Alexis Brane La Quête japonaise, Editions de l’Officine, 7,50€
Alex, un jeune étudiant parisien, mal dans sa peau et désireux de fuir son univers cloisonné, part au Japon pour tenter de retrouver sa mère. Sa recherche l’entraînera dans un Tokyo tentaculaire, inquiétant au milieu de personnages douteux et dangereux.
Barry Eisler Tokyo blues,
éd. Belfond, 20,50€
John Rain, tueur à gages, doit faire face à des politiciens véreux, des yakuzas, des membres de la CIA qui n’ont qu’un objectif : le faire disparaître. Mi-Américain, mi-Japonais, cet amateur de jazz nous entraîne au cœur de Tokyo et d’Osaka à la rencontre de personnages peu recommandables.

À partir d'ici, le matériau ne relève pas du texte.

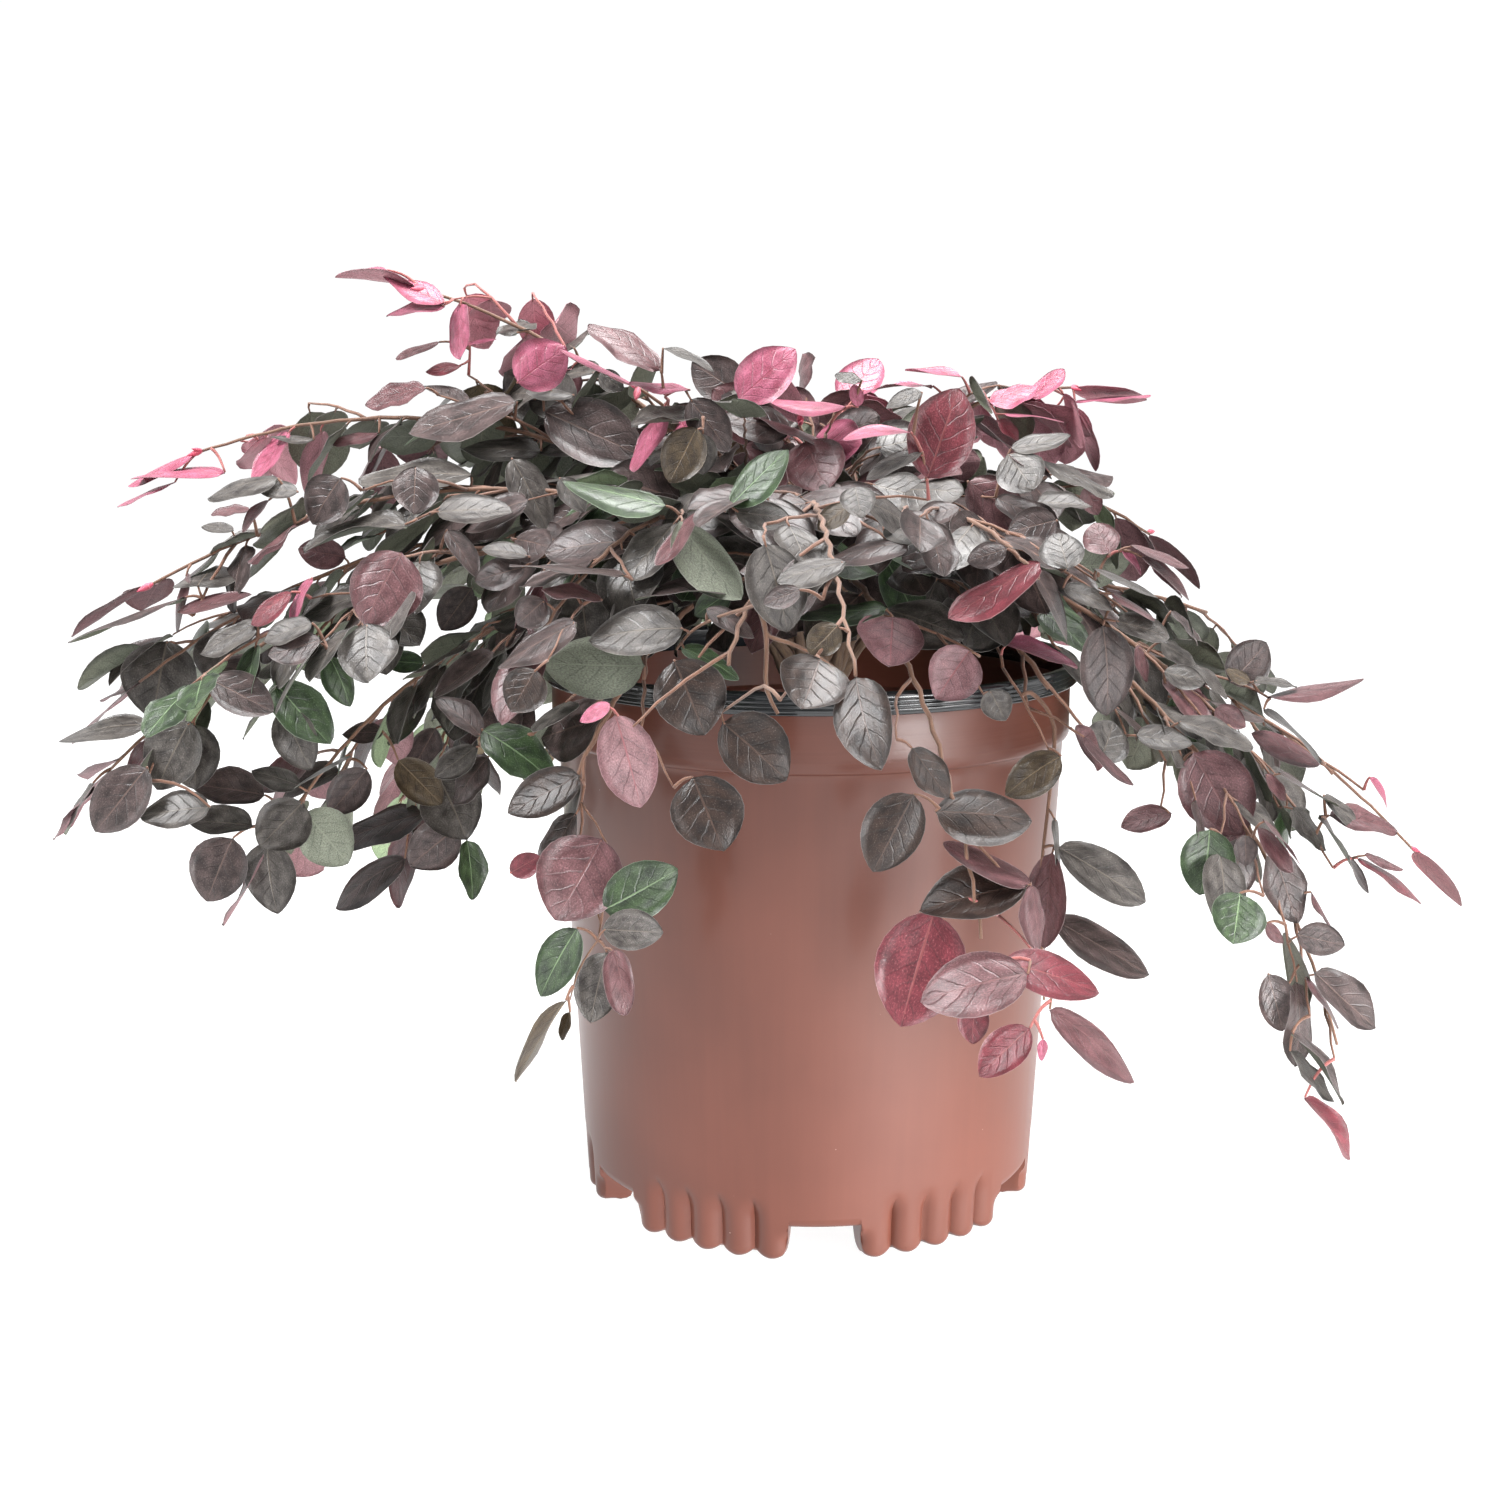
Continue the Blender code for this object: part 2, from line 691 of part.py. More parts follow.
def keep_one_body(obj):
    """Drop loose scraps and inner skins, keeping the largest closed skin."""
    bm = bmesh.new()
    bm.from_mesh(obj.data)
    bmesh.ops.dissolve_degenerate(bm, dist=1e-7, edges=bm.edges)
    bmesh.ops.triangulate(bm, faces=bm.faces)
    unseen = set(bm.verts)
    islands = []
    while unseen:
        island = [unseen.pop()]
        for vertex in island:
            near = {edge.other_vert(vertex) for edge in vertex.link_edges} & unseen
            unseen -= near
            island.extend(near)
        islands.append(island)
    islands.sort(key=len, reverse=True)
    scraps = [vertex for island in islands[1:] for vertex in island]
    bmesh.ops.delete(bm, geom=scraps, context="VERTS")
    bm.to_mesh(obj.data)
    bm.free()


def main():
    clear_scene()
    plant = new_collection("fringe_flower_shrub")
    cutters = new_collection("cutters")
    pot = build_pot(plant, cutters)
    soil = build_soil(plant)
    trunk = build_stem(plant)
    shoots = [Shoot(name) for name in SHOOTS]
    boughs = [build_bough(shoot, plant) for shoot in shoots]
    crown = Crown(shoots, [pot, soil, trunk] + boughs)
    masses = [Mass(shoot, crown, plant) for shoot in shoots]
    for number in range(max(mass.twig_count() for mass in masses)):
        for mass in masses:
            if number < mass.twig_count():
                mass.add_twig(number)
    for mass in masses:
        mass.dress(mass.points, mass.name)
    foliage = [mass.fuse() for mass in masses]
    looks = [("pot", [pot]), ("soil", [soil]), ("bark", [trunk] + boughs), ("foliage", foliage)]
    for look, objects in looks:
        for obj in objects:
            obj.data.materials.clear()
            obj.data.materials.append(new_material(obj.name + "_finish", look))
    pot.data.shade_smooth()
    pot.data.set_sharp_from_angle(angle=math.radians(30))


main()
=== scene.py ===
"""Looks for the potted fringe flower shrub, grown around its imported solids."""
import collections
import itertools
import json
import math
import random

import bmesh
import bpy
import numpy as np
from mathutils import Matrix, Vector, kdtree, noise

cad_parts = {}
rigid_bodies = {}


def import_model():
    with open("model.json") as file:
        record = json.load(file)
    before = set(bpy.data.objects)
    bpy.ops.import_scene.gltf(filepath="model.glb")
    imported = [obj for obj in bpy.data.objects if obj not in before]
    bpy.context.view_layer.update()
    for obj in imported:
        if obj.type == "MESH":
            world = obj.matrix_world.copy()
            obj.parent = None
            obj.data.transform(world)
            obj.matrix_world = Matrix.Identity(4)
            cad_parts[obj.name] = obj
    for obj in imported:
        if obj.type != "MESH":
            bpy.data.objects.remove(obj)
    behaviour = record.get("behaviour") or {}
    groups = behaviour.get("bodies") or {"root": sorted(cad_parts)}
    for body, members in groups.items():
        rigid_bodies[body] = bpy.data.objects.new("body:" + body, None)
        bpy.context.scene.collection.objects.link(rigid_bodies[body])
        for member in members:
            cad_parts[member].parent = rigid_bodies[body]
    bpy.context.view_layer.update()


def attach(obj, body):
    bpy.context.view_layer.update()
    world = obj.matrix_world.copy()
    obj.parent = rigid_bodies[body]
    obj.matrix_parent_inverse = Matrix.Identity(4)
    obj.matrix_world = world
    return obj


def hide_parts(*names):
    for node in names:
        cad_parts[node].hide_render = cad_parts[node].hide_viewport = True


UP = Vector((0, 0, 1))

# Pot, soil and stem, as in the part's source
POT_HEIGHT = 0.2365
RIM_RADIUS = 0.115
RIM_BAND = 0.009
COLLAR_RADIUS = 0.1115
COLLAR_DEPTH = 0.0235
BAND_FOOT = POT_HEIGHT - RIM_BAND
COLLAR_FOOT = BAND_FOOT - COLLAR_DEPTH
WALL_TOP_RADIUS = 0.1092
WALL_FOOT_RADIUS = 0.0995
WALL = 0.0018
FLOOR_UNDERSIDE = 0.0145
FLOOR = 0.0025
FOOT_COUNT = 6
FOOT_SPAN = math.radians(43)
FIRST_FOOT = math.radians(-27.5)
FLUTES = 5
DRAIN_RADIUS = 0.0055
DRAIN_CIRCLE = 0.086
SOIL_TOP = 0.2052
SOIL_EDGE_DROP = 0.003
STEM_FORK = 0.272
STEM_LEAN = 0.010
STEM_RADIUS = 0.0078
STEM_TOP_RADIUS = 0.0066
FLARE_RADIUS = 0.0150
FLARE_HEIGHT = 0.0135
BOUGH_RADIUS = 0.0024
BOUGH_TIP_RADIUS = 0.0019
BOUGH_SPUR = 0.0025
CROWN_RING = 0.0038
SHOOT_ARCH = 0.35
CLEARANCE = 0.0003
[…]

Mo Hayder Tokyo, éd. Presses de la Cité, 19,80€
Obsédée par un passé tumultueux, Grey a quitté son Angleterre natale pour retrouver un film inédit relatant l’inva-sion de la Chine par les troupes japonaises en 1937. Il s’agirait du seul témoignage des atrocités commises par les soldats nippons à Nankin. Sa quête lui fera croiser la route d’hommes peu enclins à lui faciliter la tâche. Un polar puissant et passionnant.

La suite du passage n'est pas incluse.